Unlike past elections when his cosmetic exercises had the full backing of his sponsors, Marcos no longer enjoys that support.

True to his style, Marcos announced that he had no intention of surrendering his throne and imposed restrictions to favor his candidacy. In one sense, the election will be no different from previous ones. Marcos will cheat, lie and murder to rig the results. Many wonder whether the election will take place at all. He might use violent tactics like the infamous Plaza Miranda bombing or claim the Communists are fomenting violence as an excuse to re-impose martial law. Such moves, which could lead to his victory, would also further isolate him.
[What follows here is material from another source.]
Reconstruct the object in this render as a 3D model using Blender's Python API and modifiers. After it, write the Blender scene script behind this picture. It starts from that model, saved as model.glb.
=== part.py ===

Nevertheless, this election offers the possibility that, for the first time, Marcos could be ousted. The Aquino-Laurel platform expresses the broad democratic and nationalist sentiments of the people. Cory Aquino, in particular, symbolizes the broadest expression of people’s discontent.

Marcos’s ouster would be significant, weakening the reactionary structures he has built, putting his followers in disarray and freeing Philippine politics from the stifling grip of one-man rule.

The Aquino-Laurel campaign has presented an opportunity to forge the broadest unity among the people to isolate or defeat Marcos, and would be a big step toward the long-range goal of genuine democracy and freedom. As this happens in the Philippines, this will also happen in Filipino communities in the U.S.

Seattle is no exception. A coalition called “The Movement in Support of Cory Aquino and Philippine Democracy” was formed in early January to jointly appeal to all Filipinos and freedom-loving people to support the Aquino-Laurel campaign. The group is comprised of the Ninoy Aquino Movement (NAM) in Seattle, Sandiwa in Tacoma, the Coalition Against the Marcos Dictatorship/Philippine Solidarity Network, Executive Board of Local 37 of the International Longshoremen’s and Warehousemen’s Union and the Committee for Justice for Domingo and Viernes.